The Kingdom of Belgium is renowned for its Flemish painters and chocolatiers, but its thriving bluegrass scene has been perennially overlooked. Until now. Once meets Scenes from a Marriage in a generally well-acted but somewhat overwrought 3-hankie mellerdrama called The Broken Circle Breakdown. If you love the sound of banjos, mandolins, and fiddles, topped off by them good old-timey close harmonies, you may be more receptive to this little ditty 'bout Jack and Diane...I mean, Kris and Rita...sorry, Elise and Didier, two Flemish kids livin' in the low lands. One fateful day, Didier (Johan Heldenbergh) a banjo player in a bluegrass band, waltzes into a tattoo parlor, where he Meets Cute with the fetching, well-inked proprietress, Elise (Veerle Baetens). When he asks her who the "greatest musician of all time" is, she says Elvis. Pshaw, says Didier, because the correct answer is "Bill Monroe". Who? she says...and they're off to the races.

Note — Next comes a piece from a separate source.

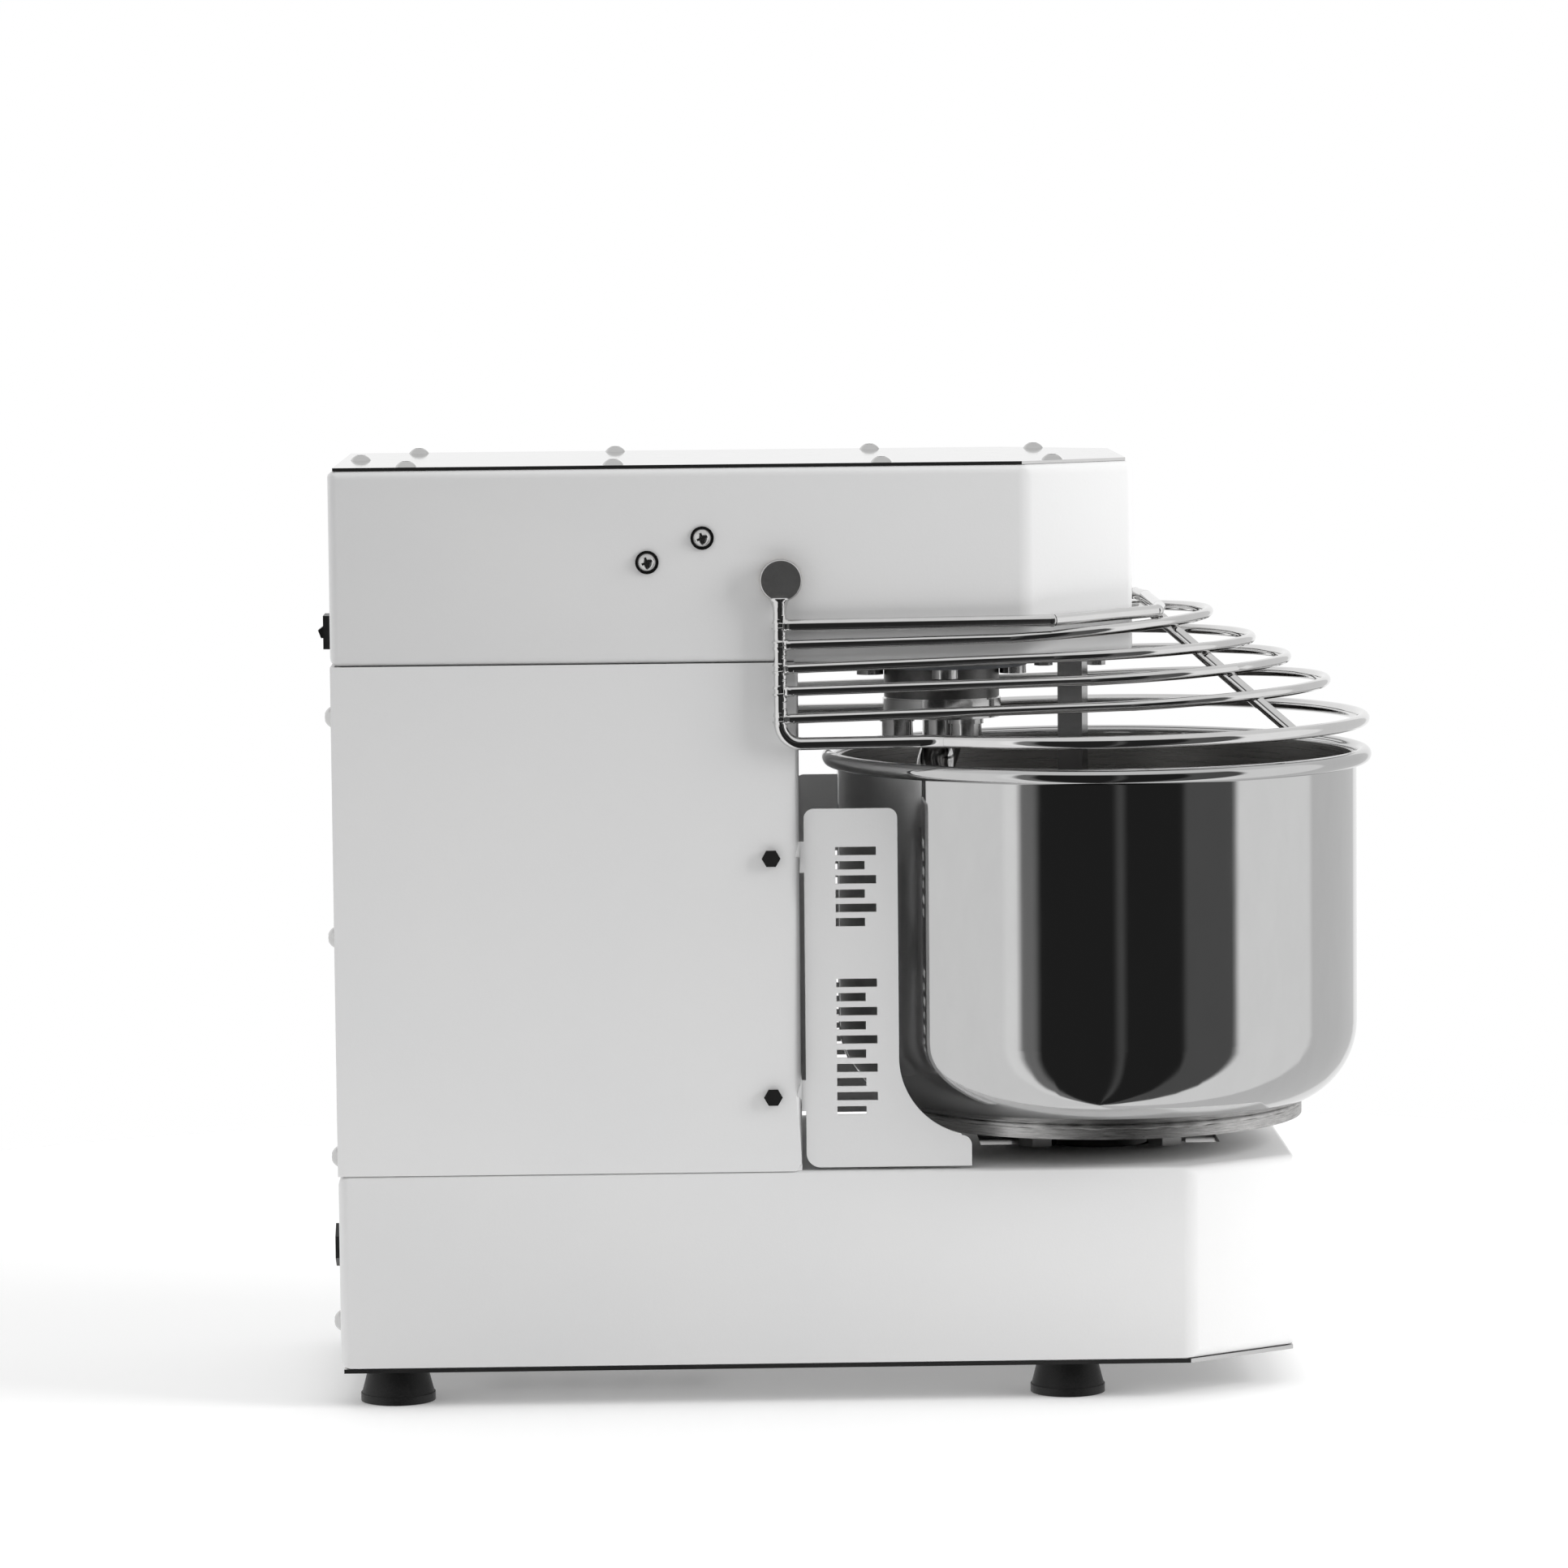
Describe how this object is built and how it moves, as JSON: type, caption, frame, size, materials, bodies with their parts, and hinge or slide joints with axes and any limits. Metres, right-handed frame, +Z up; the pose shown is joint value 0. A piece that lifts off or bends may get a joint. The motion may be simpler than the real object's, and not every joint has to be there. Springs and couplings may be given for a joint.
{
  "type": "spiral dough mixer",
  "caption": "Countertop spiral dough mixer: white box body with fixed head, polished turning bowl, spiral hook, breaker bar and lifting wire guard.",
  "frame": {"origin": "middle of the overall box in plan, on the floor under the feet", "axes": "+X from the column towards the bowl, +Z up, Y = 0 is the middle plane of the machine"},
  "size_m": [0.5254, 0.277, 0.4656],
  "materials": {
    "white_paint": "fine textured white powder coat",
    "sheet_steel": "bright stainless sheet",
    "fasteners": "bright stainless fasteners",
    "black_washer": "darkened stainless washers",
    "black_rubber": "matt black rubber",
    "black_plastic": "matt black plastic",
    "drive_casting": "machined steel",
    "motor_paint": "dark grey enamel",
    "dark_steel": "oiled dark steel",
    "bearing_steel": "ground bearing steel",
    "polished_steel": "polished stainless",
    "bowl_steel": "stainless, mirror polished outside and brushed inside",
    "guard_chrome": "bright chrome wire",
    "bush_bronze": "sintered bronze"
  },
  "bodies": {
    "frame": {"base_housing": "white_paint", "bottom_plate": "sheet_steel", "rubber_feet": "black_rubber", "foot_screws": "fasteners", "cable_gland": "black_plastic", "column_housing": "white_paint", "rear_cover": "white_paint", "rear_screws": "fasteners", "side_plate_near": "white_paint", "side_plate_far": "white_paint", "side_plate_screws": "fasteners", "head_housing": "white_paint", "lid_plate": "sheet_steel", "lid_screws": "fasteners", "head_side_washers": "black_washer", "head_side_screws": "fasteners", "switch_bezel": "black_plastic", "drive_plate": "sheet_steel", "gearbox_housing": "drive_casting", "motor_body": "motor_paint", "motor_fan_cover": "motor_paint", "terminal_box": "motor_paint", "jack_bearing_blocks": "drive_casting", "jack_bracket": "sheet_steel", "chain_spiral": "dark_steel", "chain_jack": "dark_steel", "chain_bowl": "dark_steel", "spiral_housing": "drive_casting", "spiral_bolts_set": "fasteners", "spiral_bearings": "bearing_steel", "breaker_bar": "polished_steel", "breaker_bolts": "fasteners", "bowl_bearing_housing": "drive_casting", "lower_bearings": "bearing_steel", "bowl_bearing_plate": "sheet_steel", "frame_bolts": "fasteners", "guard_bushings": "bush_bronze", "safety_bracket": "sheet_steel", "safety_switch": "black_plastic"},
    "guard": {"guard_cage": "guard_chrome", "guard_bosses": "guard_chrome", "guard_shaft": "polished_steel"},
    "spiral": {"spiral_shaft": "dark_steel", "spiral_sprocket": "dark_steel", "spiral_nut": "fasteners", "spiral_disc": "polished_steel", "spiral_cap_screws": "fasteners", "spiral_washers": "fasteners", "spiral_hook": "polished_steel"},
    "bowl": {"bowl_pan": "bowl_steel", "bowl_disc": "polished_steel", "bowl_shaft": "dark_steel", "bowl_bolts": "fasteners", "bowl_sprocket": "dark_steel"},
    "motor_rotor": {"motor_shaft": "dark_steel", "motor_sprockets": "dark_steel"},
    "jackshaft": {"jack_shaft": "dark_steel", "jack_sprockets": "dark_steel"},
    "rocker": {"switch_rocker": "black_plastic"}
  },
  "joints": [
    {"name": "bowl_spin", "type": "hinge", "parent": "frame", "child": "bowl", "pos_m": [0.1242, 0, 0.13], "axis": [0, 0, 1], "continuous": true},
    {"name": "spiral_spin", "type": "hinge", "parent": "frame", "child": "spiral", "pos_m": [0.0465, 0, 0.35], "axis": [0, 0, 1], "continuous": true},
    {"name": "motor_spin", "type": "hinge", "parent": "frame", "child": "motor_rotor", "pos_m": [-0.178, 0, 0.4], "axis": [0, 0, 1], "continuous": true},
    {"name": "jack_spin", "type": "hinge", "parent": "frame", "child": "jackshaft", "pos_m": [-0.1, 0, 0.2], "axis": [0, 0, 1], "continuous": true},
    {"name": "guard_hinge", "type": "hinge", "parent": "frame", "child": "guard", "pos_m": [-0.036, 0, 0.4066], "axis": [0, -1, 0], "range_deg": [0, 70]},
    {"name": "rocker_tilt", "type": "hinge", "parent": "frame", "child": "rocker", "pos_m": [-0.255, -0.07, 0.3819], "axis": [0, 1, 0], "range_deg": [0, 14]}
  ],
  "couplings": [
    {"joint": "spiral_spin", "follows": "bowl_spin", "ratio": 6.4773},
    {"joint": "jack_spin", "follows": "bowl_spin", "ratio": 5.1818},
    {"joint": "motor_spin", "follows": "bowl_spin", "ratio": 12.955}
  ]
}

Technically, I'm getting ahead of myself, as director Felix Van Groeningen (who co-adapted the screenplay with Carl Joos) elects to use the flashback/flash-forward device we've seen in similarly non-linear romantic relationship narratives like Two for the Road, Annie Hall, (500) Days of Summer (my review) and the aforementioned Bergman film. We strap in and join Elise and Didier for a ride on the rollercoaster of Love, Marriage and Parenthood over a period of 9 or 10 years (my educated guess), through sickness and health, good times and bad times, joy and sorrow (I should forewarn depressives that the story tends to favor all the sickness, bad times and sorrow). The musical performances by Elise and Didier's bluegrass outfit (The Cover-Ups of Alabama) are heartfelt (I'm curious to find out if the actors did their own singing and playing). Unfortunately, I can't say the same for the drama. The story runs wildly off track once someone has a grief-induced onstage meltdown, resulting in a bizarre political rant that seems to have party-crashed from a wholly different narrative. I'm not the world's biggest country and/or bluegrass fan, but in this case, I could have used less soap-and more Opry.